BTW, I took the stiches out myself, felt almost refreshing, like a cool breeze on my hand. Oh and they came out a week early because they were itching like mad, and driving me nucking futz.

Oooh, I know that feeling. I had a bad infection earlier this year and had to do IV antibiotics at home, so the health people installed a really thin tube into one of my veins that ran from my elbow up to my shoulder. I had to keep the IV solution cold, so I could feel a little chill right on the point of my shoulder as it came out of the end of the tube. Way weird indeed.

Not to spoil the funfest, but Diane, you may want to call your doctor and make sure they intended to remove all the stiches.

I’m led to understand that in some surgeries, they leave a self-dissolving subcutaneous stich or two. I’m worried that you may inadvertantly have removed something like this.

I’m no doc, and I’m probably wrong, but I’d hate for there to be complications if you didn’t check.

But at least you got the secret microchip that the doctor left on the end of the thread under your skin - will these aliens (or are they Government agents) stop at nothing?

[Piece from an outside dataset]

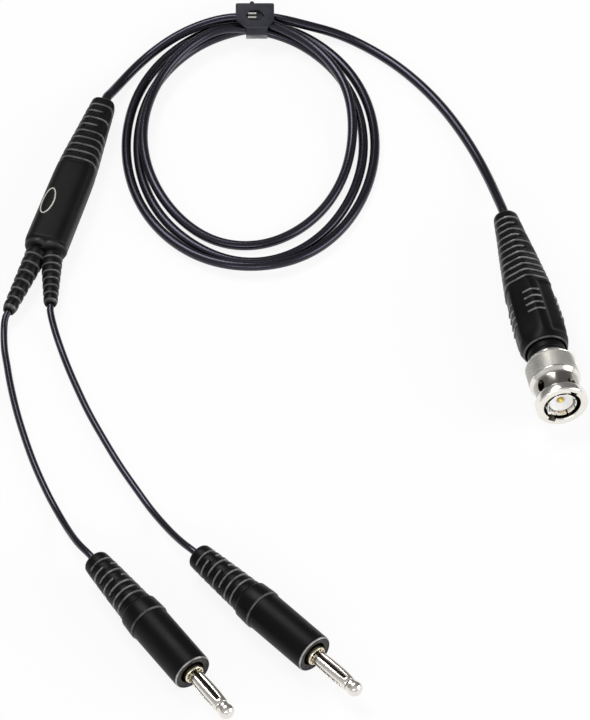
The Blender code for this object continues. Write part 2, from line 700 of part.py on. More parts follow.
def coil_keys():
    """(angle along the whole coil, inset, height) from before the first pass to after the last."""
    corners = [TWIST_HALF * s for s in (-1, -0.5, 0, 0.5, 1)]
    keys = [(-COIL_OVERRUN, 0.0, 4.7)]
    for number in range(COIL_TURNS + 1):
        keys += [(360 * number + a, *bundle_place(number, a)) for a in corners]
        if number < COIL_TURNS:
            keys += [(360 * number + a, inset, height) for a, inset, height in TURN_KEYS[number]]
    keys.append((360 * COIL_TURNS + COIL_OVERRUN, 0.0, 4.7))
    return keys


def coil_point(angle, inset, height):
    """A point of the coil, set in square to the outermost turn's ellipse."""
    turn = math.radians(angle)
    x, y = COIL_HALF_WIDTH * math.sin(turn), COIL_HALF_DEPTH * math.cos(turn)
    out = Vector((x / COIL_HALF_WIDTH**2, y / COIL_HALF_DEPTH**2)).normalized()
    return (COIL_CENTRE[0] + x - inset * out.x, COIL_CENTRE[1] + y - inset * out.y, height)


def coil_points():
    keys = coil_keys()
    angles = [-COIL_OVERRUN]
    for number in range(COIL_TURNS + 1):
        angles += [360 * number + TWIST_HALF * s for s in (-1, -0.5, 0, 0.5, 1)]
        if number < COIL_TURNS:
            free = range(2 * COIL_STEP, 360 - COIL_STEP, COIL_STEP)
            angles += [360 * number + a for a in (COIL_OVERRUN, *free, 360 - COIL_OVERRUN)]
    angles.append(360 * COIL_TURNS + COIL_OVERRUN)
    points = [coil_point(a, *through(keys, a)) for a in angles]
    first = (Vector(points[0]) - Vector(points[1])).normalized() * 2 * COAX_R
    last = (Vector(points[-1]) - Vector(points[-2])).normalized() * 2 * COAX_R
    return [tuple(Vector(points[0]) + first), *points, tuple(Vector(points[-1]) + last)]


def least_gap(points, radius, apart=30.0):
    """The least gap between stretches of a tube that are well apart along it."""
    fine = []
    walked = 0.0
    for near, far in zip(points, points[1:]):
        run = math.dist(near, far)
        steps = max(round(run / 0.7), 1)
        for i in range(steps):
            place = Vector(near).lerp(Vector(far), i / steps)
            fine.append((walked + run * i / steps, place))
        walked += run
    least = min(
        (p - q).length
        for i, (a, p) in enumerate(fine)
        for b, q in fine[i + 1:]
        if b - a > apart and abs(p.x - q.x) < 5 and abs(p.y - q.y) < 5
    )
    return least - 2 * radius


def on_axis(place, along, aside=0.0, up=0.0):
    """A point of a plug's own frame in the table's frame."""
    heading, tilt = math.radians(place["heading"]), math.radians(place["tilt"])
    turn = Matrix.Rotation(heading, 3, "Z") @ Matrix.Rotation(-tilt, 3, "Y")
    return tuple(Vector(place["at"]) + turn @ Vector((along, aside, up)))


def leg_exit(side, beyond):
    root, tip = leg_line(side)
    return on_axis(SPLITTER_PLACE, *(tip + beyond * (tip - root).normalized()))


def toward(near, far, distance):
    """The point that far beyond near, on the way from far to near."""
    return tuple(Vector(near) + (Vector(near) - Vector(far)).normalized() * distance)


def lead_routes():
    """The routes of the two single leads, from the splitter's legs to the banana plugs."""
    left, right = BANANA_PLACES["left"], BANANA_PLACES["right"]
    return {
        "left": [
            leg_exit("left", GAP), leg_exit("left", 2.2), (-77.4, 8.8, 1.9), (-77.2, 3.0, 1.1),
            (-76.4, -2.9, 1.0), (-75.5, -9.1, 1.0), (-73.7, -18.5, 1.0), (-71.4, -27.8, 1.0),
            (-68.7, -37.0, 1.0), (-65.4, -46.2, 1.0), (-62.5, -53.2, 1.2), (-59.6, -60.3, 2.5),
            (-56.9, -66.6, 4.6), on_axis(left, -2.0), on_axis(left, 0.0),
        ],
        "right": [
            leg_exit("right", GAP), leg_exit("right", 2.2), (-63.9, 8.8, 2.0), (-62.2, 3.0, 1.1),
            (-60.4, -2.9, 1.0), (-58.3, -9.1, 1.0), (-54.8, -18.5, 1.0), (-50.7, -27.8, 1.0),
            (-46.3, -37.0, 1.0), (-41.3, -46.2, 1.0), (-37.6, -52.8, 1.2), (-33.2, -60.5, 2.8),
            (-29.7, -66.2, 4.6), on_axis(right, -2.0), on_axis(right, 0.0),
        ],
    }


def coax_routes(coil):
    """The routes of the coax's two ends, from the coil's first and last points."""
    return {
        "coax_lead_splitter": [
            toward(coil[0], coil[1], GAP), toward(coil[0], coil[1], GAP + 2.6), (-31.1, 111.6, 4.15),
            (-33.8, 110.4, 3.2), (-36.5, 108.8, 2.2), (-39.2, 106.5, 1.6), (-42.2, 103.2, 1.4),
            (-46.3, 97.3, 1.6), (-49.1, 91.9, 3.0), on_axis(SPLITTER_PLACE, -2.6),
            on_axis(SPLITTER_PLACE, 0.0),
        ],
        "coax_lead_bnc": [
            toward(coil[-1], coil[-2], GAP), toward(coil[-1], coil[-2], GAP + 2.6), (9.4, 114.2, 2.5),
            (16.2, 111.4, 1.5), (25.2, 104.8, 1.4), (33.0, 96.8, 1.4), (40.2, 87.0, 1.4), (46.6, 75.2, 1.45),
            (51.3, 63.7, 1.9), (54.0, 54.2, 3.7), on_axis(BNC_PLACE, -2.6), on_axis(BNC_PLACE, 0.0),
        ],
    }


def make_cords():
    coil = coil_points()
    print(f"coil: {length_of(coil):.0f} mm, least gap to itself {least_gap(coil, COAX_R):.2f} mm")
    tube("coax_coil", coil, COAX_R, 1, CORD)
    total = length_of(coil)
    for name, route in coax_routes(coil).items():
        points = route_points(route, 2.5 * 2 * COAX_R)
        total += length_of(points)
        tube(name, points, COAX_R, 2, CORD)
    print(f"coax: {total:.0f} mm in all")
    for side, route in lead_routes().items():
        points = route_points(route, 3 * 2 * WIRE_R)
        print(f"{side} lead: {length_of(points):.0f} mm")
        tube(f"lead_{side}", points, WIRE_R, 2, CORD)


def make_strap():
    """A rubber band round the four passes, with a wider tab whose slot the band's end comes through."""
    frame = bpy.data.objects.new("strap_axis", None)
    bpy.context.scene.collection.objects.link(frame)
    middle = coil_point(2.0, BUNDLE_INSET, BUNDLE_HEIGHT)
    frame.location = ((middle[0] + FRAME_SHIFT[0]) * MM, (middle[1] + FRAME_SHIFT[1]) * MM, middle[2] * MM)
    near, far = STRAP_SHIFT - STRAP_WIDTH / 2, STRAP_SHIFT + STRAP_WIDTH / 2
    outer = STRAP_INNER_R + STRAP_WALL
    profile = [(near, STRAP_INNER_R), (near, outer), (far, outer), (far, STRAP_INNER_R)]
    band = turned("tie_strap", profile, 24, RUBBER, frame)
    bm = bmesh.new()
    base = bm.faces.new([bm.verts.new((x, y, STRAP_INNER_R + 0.2)) for x, y in TAB_OUTLINE])
    raised = bmesh.ops.extrude_face_region(bm, geom=[base])
    top = [item for item in raised["geom"] if isinstance(item, bmesh.types.BMVert)]
    bmesh.ops.translate(bm, vec=(0, 0, TAB_THICKNESS), verts=top)
    tab = finish("tab_form", bm, RUBBER, frame)
    tab.data.transform(Matrix.Rotation(math.radians(TAB_LEAN), 4, "X"))
    boolean(band, as_helper(tab), "UNION")


def main():
    clear_scene()
    make_bnc_plug()
    make_splitter()
    for side in BANANA_PLACES:
        make_banana_plug(side)
    make_cords()
    make_strap()


main()
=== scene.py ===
import json
import math

import bmesh
import bpy
import numpy as np
from mathutils import Matrix, Vector


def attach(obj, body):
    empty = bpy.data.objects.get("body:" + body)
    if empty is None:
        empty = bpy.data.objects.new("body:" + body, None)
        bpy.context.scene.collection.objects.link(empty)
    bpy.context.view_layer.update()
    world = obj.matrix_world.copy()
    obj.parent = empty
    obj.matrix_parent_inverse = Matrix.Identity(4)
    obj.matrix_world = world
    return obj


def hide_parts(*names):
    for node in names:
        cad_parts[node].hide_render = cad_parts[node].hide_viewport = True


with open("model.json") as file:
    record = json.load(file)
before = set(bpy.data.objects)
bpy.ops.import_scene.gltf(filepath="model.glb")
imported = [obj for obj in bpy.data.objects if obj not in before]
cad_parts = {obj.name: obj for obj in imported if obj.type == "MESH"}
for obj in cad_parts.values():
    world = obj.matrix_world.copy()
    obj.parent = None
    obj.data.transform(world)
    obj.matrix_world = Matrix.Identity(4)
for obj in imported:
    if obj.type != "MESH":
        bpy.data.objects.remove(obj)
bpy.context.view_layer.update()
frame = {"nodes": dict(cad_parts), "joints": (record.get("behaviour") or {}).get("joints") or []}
mm = 0.001
print("frame loaded:", len(frame["nodes"]), "nodes")


# camera, from above the table and in front of the plugs

cameraSetup = {"aim": (0.131, 19.309, 0.0), "elevation": 50.0, "distance": 3.8, "lens": 715.35}


def makeCamera(setup):
    aim = Vector(setup["aim"]) * mm
    rise = math.radians(setup["elevation"])
    bpy.ops.object.camera_add(
        location=aim + setup["distance"] * Vector((0.0, -math.cos(rise), math.sin(rise))),
        rotation=(math.pi / 2 - rise, 0.0, 0.0),
    )
    camera = bpy.context.object
    camera.name = "tableCamera"
    camera.data.sensor_width = 36.0
    camera.data.lens = setup["lens"]
    bpy.context.scene.camera = camera


makeCamera(cameraSetup)
print("camera placed")


# what every piece is made with

def deselectAll():
    if bpy.context.mode != "OBJECT":
        bpy.ops.object.mode_set(mode="OBJECT")
    bpy.ops.object.select_all(action="DESELECT")


def pickOnly(piece):
    deselectAll()
    piece.select_set(True)
    bpy.context.view_layer.objects.active = piece


def editStart(piece):
    pickOnly(piece)
    bpy.ops.object.mode_set(mode="EDIT")
    bpy.ops.mesh.select_all(action="SELECT")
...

After I finished giving blood for the first time, I asked the nurse if I could please hold the bag for a moment. It had occured to me that I had no idea what a plastic bag full of human blood might feel like, and I might not get another chance to find out.

From the look on the nurse’s face, you’d have thought I’d asked her to hang on to my shoe while I gnawed my own foot off, but she handed me the bag. It was really cool. It was much heavier than I expected, and it hadn’t occured to me that it would actually be warm. It took me a second to think “Duh, it’s your blood. It was just in your heart and your arm and of course it’s going to be warm.”

That thought was just yucky enough to weird me out. I damn near dropped the bag of blood. I still give blood, but I don’t fondle the finished product anymore.

Do an inventory. The last time I did that with a shirt I was wearing, a button fell off.